Data to process ::
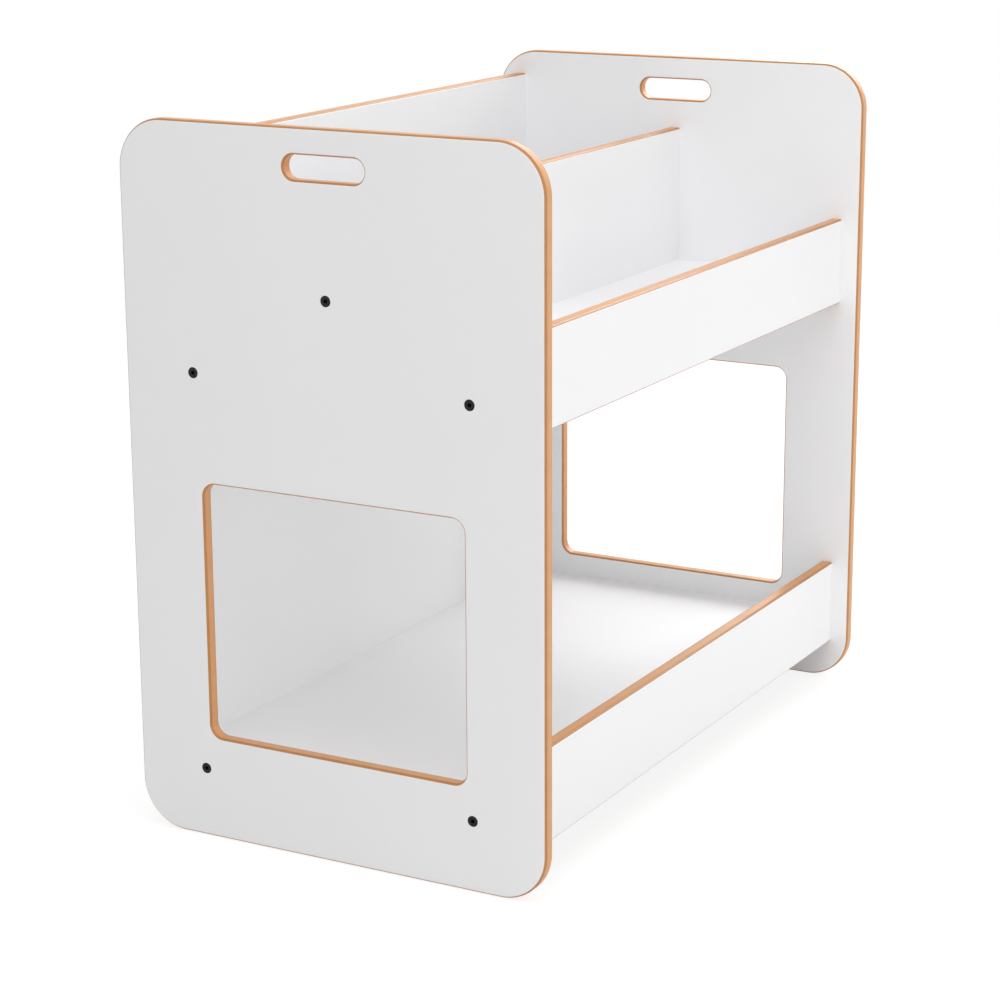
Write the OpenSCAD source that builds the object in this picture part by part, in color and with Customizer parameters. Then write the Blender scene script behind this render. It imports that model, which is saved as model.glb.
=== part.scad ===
// Low book and toy unit for a playroom: two rounded end panels carry two shelves,
// a back board, a divider and two front rails. Every board is white laminated MDF
// whose bare brown edges are rounded over.
// X runs along the shelves, the front rails face -Y, Z is up from the floor.

/* [Unit] */
// Length over the outer faces of both end panels
unit_length = 860; // [640:10:1200]
// Depth of an end panel, front edge to back edge
unit_depth = 515; // [460:5:620]
// Height of an end panel
unit_height = 800; // [740:5:900]
// Radius of an end panel's four outer corners
corner_radius = 55; // [30:1:80]

/* [Boards] */
// Thickness of a finished board, both laminate sheets included
board_t = 16; // [16:0.5:20]
// Thickness of one laminate sheet
laminate_t = 0.4; // [0.3:0.1:0.8]
// Radius that rounds over each bare edge, through the laminate into the fibreboard
edge_round = 3.5; // [2:0.5:5]
// Distance that the rails and the back board stand in from the end panels' edges
edge_inset = 23.5; // [15:0.5:40]

/* [Heights] */
// Underside of the lower rail and of the back board above the floor
floor_gap = 49; // [35:1:70]
// Height of a front rail
rail_height = 108; // [80:1:140]
// How far a rail hangs below the underside of its shelf
rail_drop = 23; // [10:1:40]
// Height of the divider above the upper shelf
divider_height = 172; // [140:1:200]
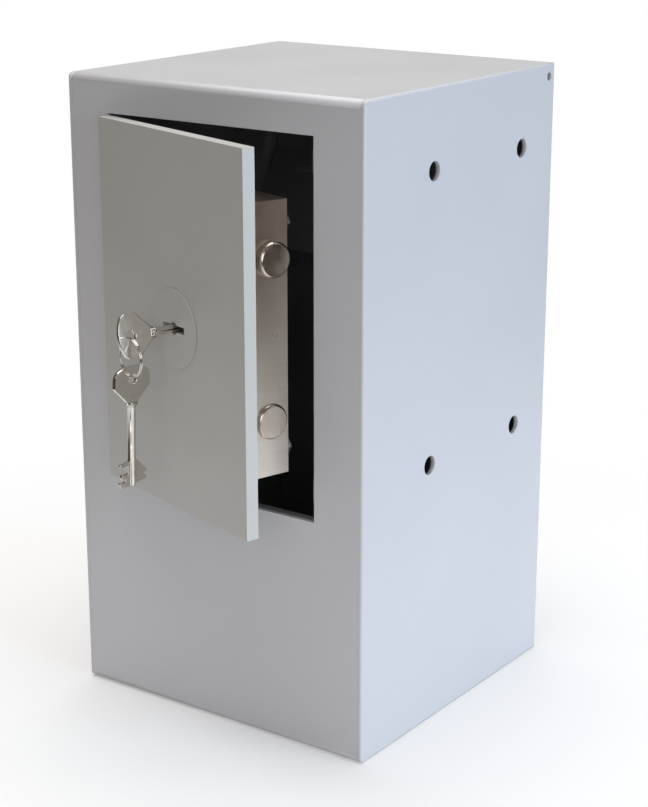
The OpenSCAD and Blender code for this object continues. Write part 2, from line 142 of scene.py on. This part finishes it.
class Shader:
    """A Principled material and short ways to feed it."""

    def __init__(self, name, color, roughness, metallic=0.0):
        self.material = bpy.data.materials.new(name)
        self.material.use_nodes = True
        self.nodes = self.material.node_tree.nodes
        self.links = self.material.node_tree.links
        self.bsdf = self.nodes["Principled BSDF"]
        self.color = color
        self.set("Base Color", (*color, 1))
        self.set("Roughness", roughness)
        self.set("Metallic", metallic)
        self.position = self.nodes.new("ShaderNodeTexCoord").outputs["Object"]

    def set(self, socket, value):
        self.bsdf.inputs[socket].default_value = value

    def feed(self, output, socket):
        self.links.new(output, self.bsdf.inputs[socket])

    def node(self, kind, **settings):
        node = self.nodes.new(kind)
        for key, value in settings.items():
            setattr(node, key, value)
        return node

    def put(self, value, socket):
        """Sets the socket to a number or vector, or links an output to it."""
        if isinstance(value, (int, float, tuple)):
            socket.default_value = value
        else:
            self.links.new(value, socket)

    def stretched(self, scale):
        mapping = self.node("ShaderNodeMapping")
        mapping.inputs["Scale"].default_value = scale
        self.links.new(self.position, mapping.inputs["Vector"])
        return mapping.outputs["Vector"]

    def noise(self, scale, detail=3.0, stretch=(1, 1, 1), roughness=0.5):
        noise = self.node("ShaderNodeTexNoise")
        noise.inputs["Scale"].default_value = scale
        noise.inputs["Detail"].default_value = detail
        noise.inputs["Roughness"].default_value = roughness
        self.links.new(self.stretched(stretch), noise.inputs["Vector"])
        return noise.outputs["Fac"]

    def noise_along(self, value, scale, detail=2.0):
        """Noise that changes only with one number."""
        noise = self.node("ShaderNodeTexNoise", noise_dimensions="1D")
        noise.inputs["Scale"].default_value = scale
        noise.inputs["Detail"].default_value = detail
        self.links.new(value, noise.inputs["W"])
        return noise.outputs["Fac"]

    def ramp(self, value, low, high, to_low, to_high):
        ramp = self.node("ShaderNodeMapRange")
        sockets = ("From Min", "From Max", "To Min", "To Max")
        for socket, number in zip(sockets, (low, high, to_low, to_high)):
            ramp.inputs[socket].default_value = number
        self.links.new(value, ramp.inputs["Value"])
        return ramp.outputs["Result"]

    def math(self, operation, a, b=0.0):
        node = self.node("ShaderNodeMath", operation=operation)
        self.put(a, node.inputs[0])
        self.put(b, node.inputs[1])
        return node.outputs[0]

    def vector(self, operation, a, b, output="Vector"):
        node = self.node("ShaderNodeVectorMath", operation=operation)
        self.put(a, node.inputs[0])
        self.put(b, node.inputs[1])
        return node.outputs[output]

    def mix(self, factor, a, b):
        mix = self.node("ShaderNodeMix", data_type="RGBA")
        self.links.new(factor, mix.inputs["Factor"])
        self.put((*a, 1) if isinstance(a, tuple) else a, mix.inputs[6])
        self.put((*b, 1) if isinstance(b, tuple) else b, mix.inputs[7])
        return mix.outputs[2]

    def shaders(self, factor, a, b):
        mix = self.node("ShaderNodeMixShader")
        self.links.new(factor, mix.inputs[0])
        self.links.new(a.outputs[0], mix.inputs[1])
        self.links.new(b.outputs[0], mix.inputs[2])
        return mix

    def bump(self, heights):
        """Chains (height, strength, distance) into the normal."""
        normal = None
        for height, strength, distance in heights:
            bump = self.node("ShaderNodeBump")
            bump.inputs["Strength"].default_value = strength
            bump.inputs["Distance"].default_value = distance
            self.links.new(height, bump.inputs["Height"])
            if normal is not None:
                self.links.new(normal, bump.inputs["Normal"])
            normal = bump.outputs["Normal"]
        self.feed(normal, "Normal")

    def edges(self, radius):
        """1 on sharp edges, 0 on flat faces."""
        bevel = self.node("ShaderNodeBevel", samples=4)
        bevel.inputs["Radius"].default_value = radius
        geometry = self.node("ShaderNodeNewGeometry")
        dot = self.vector("DOT_PRODUCT", bevel.outputs["Normal"], geometry.outputs["Normal"], "Value")
        return self.ramp(dot, 1.0, 0.9, 0.0, 1.0)

    def between(self, low, high):
        """1 inside a box from its low corner to its high corner, 0 outside."""
        middle = tuple((a + b) / 2 for a, b in zip(low, high))
        axes = self.node("ShaderNodeSeparateXYZ")
        self.links.new(self.vector("SUBTRACT", self.position, middle), axes.inputs[0])
        inside = 1.0
        for axis, a, b in zip(axes.outputs, low, high):
            held = self.math("LESS_THAN", self.math("ABSOLUTE", axis), (b - a) / 2)
            inside = self.math("MULTIPLY", held, inside)
        return inside

    def radius_from(self, point, axis):
        """Distance from the line through the point along the axis."""
        offset = self.vector("SUBTRACT", self.position, tuple(point))
        across = self.vector("CROSS_PRODUCT", offset, tuple(axis))
        return self.vector("LENGTH", across, (0, 0, 0), "Value")


def shade(color, factor):
    return tuple(channel * factor for channel in color)


# ---- materials ----

BLACK = (0.2, 0.194, 0.197)


def powder_coat(name, color, roughness=0.42):
    """Satin powder coat: orange peel, faint mottling, and lighter worn edges."""
    s = Shader(name, color, roughness)
    mottle = s.ramp(s.noise(9, 4), 0.3, 0.7, 0, 1)
    speck = s.ramp(s.noise(900, 2), 0.35, 0.65, 0, 1)
    tone = s.mix(mottle, shade(color, 0.98), shade(color, 1.02))
    tone = s.mix(s.math("MULTIPLY", speck, 0.25), tone, shade(color, 1.08))
    wear = s.math("MULTIPLY", s.edges(0.5 * MM), s.ramp(s.noise(160, 4), 0.45, 0.7, 0.05, 0.6))
    tone = s.mix(wear, tone, shade(color, 1.35))
    s.feed(tone, "Base Color")
    s.feed(s.ramp(s.noise(14, 3), 0.3, 0.7, roughness - 0.04, roughness + 0.05), "Roughness")
    s.bump([(s.noise(1100, 2), 0.12, 0.05 * MM), (s.noise(260, 2), 0.10, 0.06 * MM)])
    return s, tone


def body_coat(name, color):
    """The outside colour, with the inside of the body painted black."""
    s, tone = powder_coat(name, color)
    low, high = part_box("body_wrap")
    wall = 2.9 * MM
    margin = 0.1 * MM
    inside = s.between((low[0] - margin, low[1] + wall, low[2] + wall),
                       (high[0] + margin, high[1] - wall, high[2] - wall))
    s.feed(s.mix(inside, tone, BLACK), "Base Color")
    return s.material


def brushed_steel(name, color, stretch, roughness=0.28):
    """Sheet steel with fine grain along one axis."""
    s = Shader(name, color, roughness, 1.0)
    grain = s.noise(900, 3, stretch)
    tone = s.mix(s.ramp(grain, 0.3, 0.7, 0, 1), shade(color, 0.93), shade(color, 1.04))
    cloud = s.ramp(s.noise(40, 3), 0.35, 0.7, 0, 0.3)
    s.feed(s.mix(cloud, tone, shade(color, 0.82)), "Base Color")
    s.feed(s.ramp(s.noise(300, 3, stretch), 0.3, 0.7, roughness - 0.03, roughness + 0.05), "Roughness")
    s.bump([(grain, 0.05, 0.004 * MM)])
    return s.material


def case_steel(name, color):
    """The lock's plated sheet, with a painted reflection: dark brown at the case's top, fading to a
    bright copy of the steel at its bottom.
    """
    s = Shader(name, color, 0.3, 1.0)
    low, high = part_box("lock_cover")
    height = s.node("ShaderNodeSeparateXYZ")
    s.links.new(s.position, height.inputs[0])
    # Painted reflection: the colour runs from a bright copy of the steel at the bottom to a dark brown
    # at the top, with noise breaking up the fade.
    patches = s.math("MULTIPLY", s.ramp(s.noise(30, 3), 0.3, 0.7, -0.12, 0.12), high[2] - low[2])
    level = s.math("ADD", height.outputs["Z"], patches)
    painted_reflection_fade = s.ramp(level, low[2], high[2], 0, 1)
    grain = s.noise(700, 2, (0.04, 0.04, 1))
    brown = tuple(channel * share for channel, share in zip(color, (0.6, 0.52, 0.45)))
    tone = s.mix(painted_reflection_fade, shade(color, 1.25), brown)
    tone = s.mix(s.ramp(grain, 0.3, 0.7, 0, 0.12), tone, shade(color, 0.6))
    s.feed(tone, "Base Color")
    s.feed(s.ramp(s.noise(60, 3), 0.3, 0.7, 0.27, 0.35), "Roughness")
    s.bump([(grain, 0.05, 0.003 * MM)])
    return s.material


def turned_steel(name, color):
    """Bar steel with fine concentric tool marks on the ends of the bolts."""
    s = Shader(name, color, 0.2, 1.0)
    rings = [s.radius_from(middle_of(node), ALONG_DOOR) for node in ("bolt_upper", "bolt_lower")]
    radius = s.math("MINIMUM", *rings)
    marks = s.noise_along(radius, 2500)
    tone = s.mix(s.ramp(marks, 0.35, 0.65, 0, 1), shade(color, 0.9), shade(color, 1.03))
    smudge = s.ramp(s.noise(60, 4), 0.45, 0.75, 0, 0.35)
    s.feed(s.mix(smudge, tone, shade(color, 0.75)), "Base Color")
    s.feed(s.ramp(s.noise(90, 3), 0.3, 0.7, 0.17, 0.27), "Roughness")
    s.bump([(marks, 0.1, 0.01 * MM)])
    return s.material


def nickel(name, color):
    """Plated steel with handling scratches."""
    s = Shader(name, color, 0.2, 1.0)
    cloud = s.ramp(s.noise(150, 3), 0.45, 0.75, 0, 0.5)
    s.feed(s.mix(cloud, color, shade(color, 0.8)), "Base Color")
    s.feed(s.ramp(s.noise(220, 3), 0.35, 0.75, 0.16, 0.28), "Roughness")
    s.bump([(s.noise(1500, 2, (1, 1, 0.06)), 0.06, 0.01 * MM)])
    return s.material


def assign(node_names, material):
    for name in node_names:
        data = NODES[name].data
        data.materials.clear()
        data.materials.append(material)


def material_table():
    """The nodes of each material slot in the record."""
    table = {}
    for row in frame["record"]["subparts"]:
        table.setdefault(row["material_slot"], []).append(row["node"])
    return table


def dress():
    slots = material_table()
    body = body_coat("body_paint", (0.50, 0.50, 0.515))
    # The door paint is the body paint made darker and browner. The darkening is painted shade for the
    # door's face, which turns away from the front light.
    door = powder_coat("door_paint", (0.455, 0.45, 0.427))[0].material
    inner = powder_coat("inner_paint", BLACK)[0].material
    steel = case_steel("lock_steel", (0.68, 0.63, 0.57))
    bolts = turned_steel("bolt_steel", (0.68, 0.61, 0.53))
    bright = brushed_steel("bright_steel", (0.66, 0.66, 0.66), (1, 1, 1), 0.22)
    brass = brushed_steel("lever_brass", (0.72, 0.56, 0.3), (1, 0.05, 1))
    plate = nickel("key_nickel", (0.72, 0.69, 0.64))
    for slot, material in (("body_paint", body), ("door_paint", door), ("inner_paint", inner),
                           ("lock_steel", steel), ("bolt_steel", bolts), ("bright_steel", bright),
                           ("lever_brass", brass), ("key_nickel", plate)):
        assign(slots[slot], material)
    return plate


# ---- shapes ----

def soften_edges():
    """Small real bevels, so that every edge catches the light.

    The lock cover's flat faces are merged first: its long thin triangles shade unevenly.
    """
    widths = {"key": 0.55, "spare_key": 0.55, "lock_cover": 0.4, "cover_nuts": 0.15}
    for name, obj in NODES.items():
        weld = obj.modifiers.new("weld", "WELD")
        weld.merge_threshold = 0.001 * MM
        if name == "lock_cover":
            merge = obj.modifiers.new("merge_flat_faces", "DECIMATE")
            merge.decimate_type = "DISSOLVE"
            merge.angle_limit = math.radians(0.5)
        bevel = obj.modifiers.new("bevel", "BEVEL")
        bevel.width = widths.get(name, 0.3) * MM
        bevel.use_clamp_overlap = name not in ("key", "spare_key")
        bevel.segments = 2
        bevel.limit_method = "ANGLE"
        bevel.angle_limit = math.radians(35)
        bevel.harden_normals = True


def tube(name, path, radius, sides=12):
    """Round wire along a path of points, with closed ends."""
    vertices = []
    faces = []
    for i, point in enumerate(path):
        ahead = path[min(i + 1, len(path) - 1)] - path[max(i - 1, 0)]
        turn = ahead.to_track_quat("Z", "Y")
        for k in range(sides):
            angle = 2 * math.pi * k / sides
            spoke = Vector((radius * math.cos(angle), radius * math.sin(angle), 0))
            vertices.append(point + turn @ spoke)
    for i in range(len(path) - 1):
        for k in range(sides):
            a, b = i * sides + k, i * sides + (k + 1) % sides
            faces.append((a, b, b + sides, a + sides))
    faces.append(tuple(reversed(range(sides))))
    faces.append(tuple(range(len(vertices) - sides, len(vertices))))
    mesh = bpy.data.meshes.new(name)
    mesh.from_pydata(vertices, [], faces)
    mesh.shade_smooth()
    obj = bpy.data.objects.new(name, mesh)
    bpy.context.scene.collection.objects.link(obj)
    return obj


def add_split_ring(material):
    """Two turns of wire pressed together, in place of the plain ring."""
    low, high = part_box("key_ring")
    plain_wire = 1.1 * MM
    wire = 0.54 * MM
    radius = (high[2] - low[2]) / 2 - plain_wire
    middle = middle_of("key_ring")
    steps = 180
    path = []
    for i in range(steps + 1):
        turns = 1.94 * i / steps
        angle = 2 * math.pi * turns + math.radians(200)
        side = smooth_step((turns - 0.92) / 0.16) * 2 - 1
        around = ALONG_DOOR * math.cos(angle) + Vector((0, 0, math.sin(angle)))
        path.append(middle + around * radius + INTO_LOCK * side * wire)
    ring = tube("split_ring", path, wire)
    ring.data.materials.append(material)
    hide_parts("key_ring")
    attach(ring, "ring")


def smooth_step(t):
    t = min(max(t, 0.0), 1.0)
    return t * t * (3 - 2 * t)


def middle_of(node):
    low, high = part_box(node)
    return (Vector(low) + Vector(high)) / 2


def joint_row(name):
    joints = frame["record"]["behaviour"]["joints"]
    return next(joint for joint in joints if joint["name"] == name)


ALONG_DOOR = Vector(joint_row("bolt_throw")["axis"])
INTO_LOCK = Vector(joint_row("lever_lift")["axis"])

add_camera()
add_stage()
bpy.context.scene.view_settings.view_transform = "Standard"
plate = dress()
soften_edges()
add_split_ring(plate)
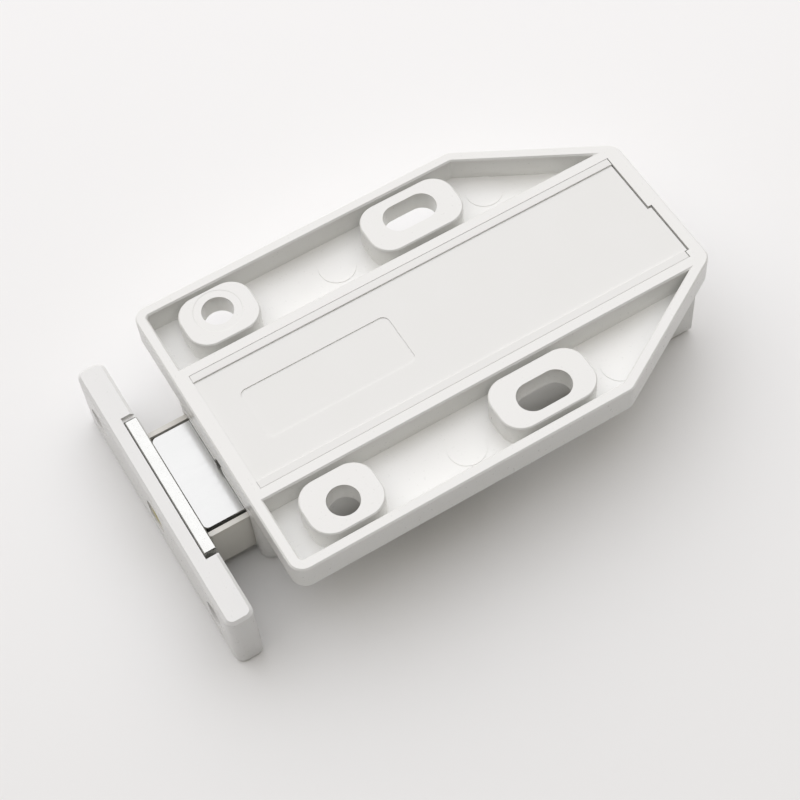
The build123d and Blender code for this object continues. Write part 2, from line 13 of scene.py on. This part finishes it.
import bmesh
import bpy
from mathutils import Euler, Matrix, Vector


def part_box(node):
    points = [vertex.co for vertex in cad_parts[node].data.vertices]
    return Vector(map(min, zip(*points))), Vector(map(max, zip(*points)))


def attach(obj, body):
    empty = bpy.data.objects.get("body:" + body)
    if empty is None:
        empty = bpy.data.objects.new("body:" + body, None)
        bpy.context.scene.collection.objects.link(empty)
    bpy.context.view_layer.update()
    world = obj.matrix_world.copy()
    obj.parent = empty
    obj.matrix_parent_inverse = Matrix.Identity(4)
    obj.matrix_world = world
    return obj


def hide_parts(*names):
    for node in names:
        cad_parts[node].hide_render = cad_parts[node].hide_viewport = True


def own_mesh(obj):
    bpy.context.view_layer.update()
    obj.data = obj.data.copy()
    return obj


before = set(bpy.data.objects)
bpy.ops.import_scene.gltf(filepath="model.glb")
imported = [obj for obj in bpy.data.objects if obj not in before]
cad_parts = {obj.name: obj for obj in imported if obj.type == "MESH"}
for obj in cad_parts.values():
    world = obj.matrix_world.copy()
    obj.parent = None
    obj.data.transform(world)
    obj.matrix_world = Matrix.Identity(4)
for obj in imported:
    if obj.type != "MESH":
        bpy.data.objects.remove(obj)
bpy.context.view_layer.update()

MM = 0.001
# Corners of the CAD mesh nearer than this, in millimetres, are one corner
MERGE_DISTANCE = 0.0005
# Facets that lie nearer than this to one plane, in degrees, are one face
FLAT_ANGLE = 0.4
log = logging.getLogger("catch")

# Sockets of a Mix node, which has one pair of them for each kind of data
FACTOR = 0
FLOAT_A = 2
FLOAT_B = 3
COLOUR_A = 6
COLOUR_B = 7
COLOUR_OUT = 2

# Layers of finer noise in the grain and in the slow patches, and how strongly each layer counts
GRAIN_DETAIL = 3.0
PATCH_DETAIL = 2.0
LAYER_SHARE = 0.55
# Nearly all values of such a noise lie between these two
GRAIN_LOW = 0.3
GRAIN_HIGH = 0.7
# How much of the grain's range the edge of a speck takes to fade
SPECK_FADE = 0.08


class Surface(Enum):
    """What a maker's process leaves on a surface."""

    MOULDED = "eroded mould grain"
    ROLLED = "bright plate over rolled sheet"
    SHEARED = "plate over a sheared edge"
    DRAWN = "die marks along wire"
    SINTERED = "pressed granules"
    TUMBLED = "tumbled and handled"


# How far each process draws its marks out along X, Y and Z, as a scale of the pattern's place
STREAKS = {Surface.ROLLED: (1.0, 0.2, 1.0), Surface.DRAWN: (1.0, 0.3, 1.0)}


def linear(hex_colour: str) -> tuple[float, float, float, float]:
    """Turns an sRGB hex colour into linear RGBA.

    Args:
        hex_colour: six hex digits, such as "F2F1EE".

    Returns:
        Red, green, blue and alpha, linear.
    """
    channels = [int(hex_colour[i : i + 2], 16) / 255 for i in (0, 2, 4)]
    red, green, blue = [c / 12.92 if c <= 0.04045 else ((c + 0.055) / 1.055) ** 2.4 for c in channels]
    return red, green, blue, 1.0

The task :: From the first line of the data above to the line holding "edge_inset = 23.5; // [15:0.5:40]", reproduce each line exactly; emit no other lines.

Output of the task ::
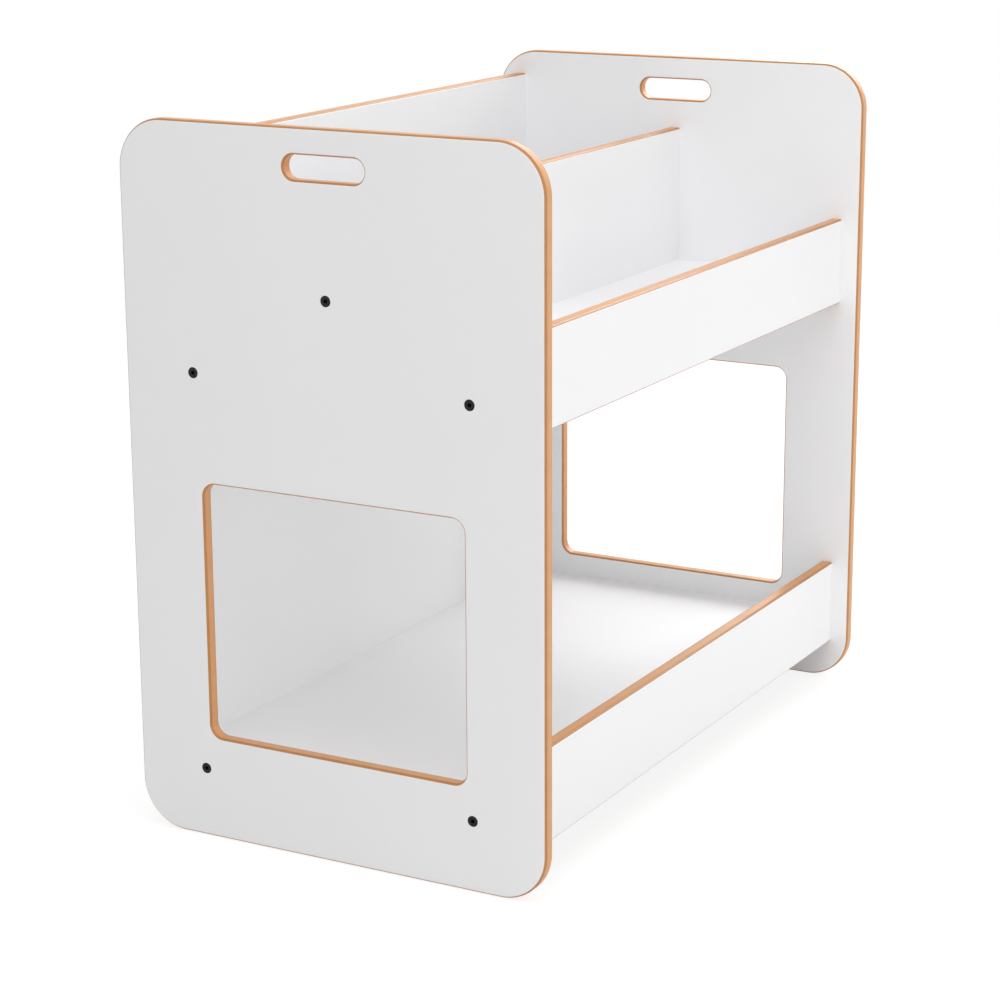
Write the OpenSCAD source that builds the object in this picture part by part, in color and with Customizer parameters. Then write the Blender scene script behind this render. It imports that model, which is saved as model.glb.
=== part.scad ===
// Low book and toy unit for a playroom: two rounded end panels carry two shelves,
// a back board, a divider and two front rails. Every board is white laminated MDF
// whose bare brown edges are rounded over.
// X runs along the shelves, the front rails face -Y, Z is up from the floor.

/* [Unit] */
// Length over the outer faces of both end panels
unit_length = 860; // [640:10:1200]
// Depth of an end panel, front edge to back edge
unit_depth = 515; // [460:5:620]
// Height of an end panel
unit_height = 800; // [740:5:900]
// Radius of an end panel's four outer corners
corner_radius = 55; // [30:1:80]

/* [Boards] */
// Thickness of a finished board, both laminate sheets included
board_t = 16; // [16:0.5:20]
// Thickness of one laminate sheet
laminate_t = 0.4; // [0.3:0.1:0.8]
// Radius that rounds over each bare edge, through the laminate into the fibreboard
edge_round = 3.5; // [2:0.5:5]
// Distance that the rails and the back board stand in from the end panels' edges
edge_inset = 23.5; // [15:0.5:40]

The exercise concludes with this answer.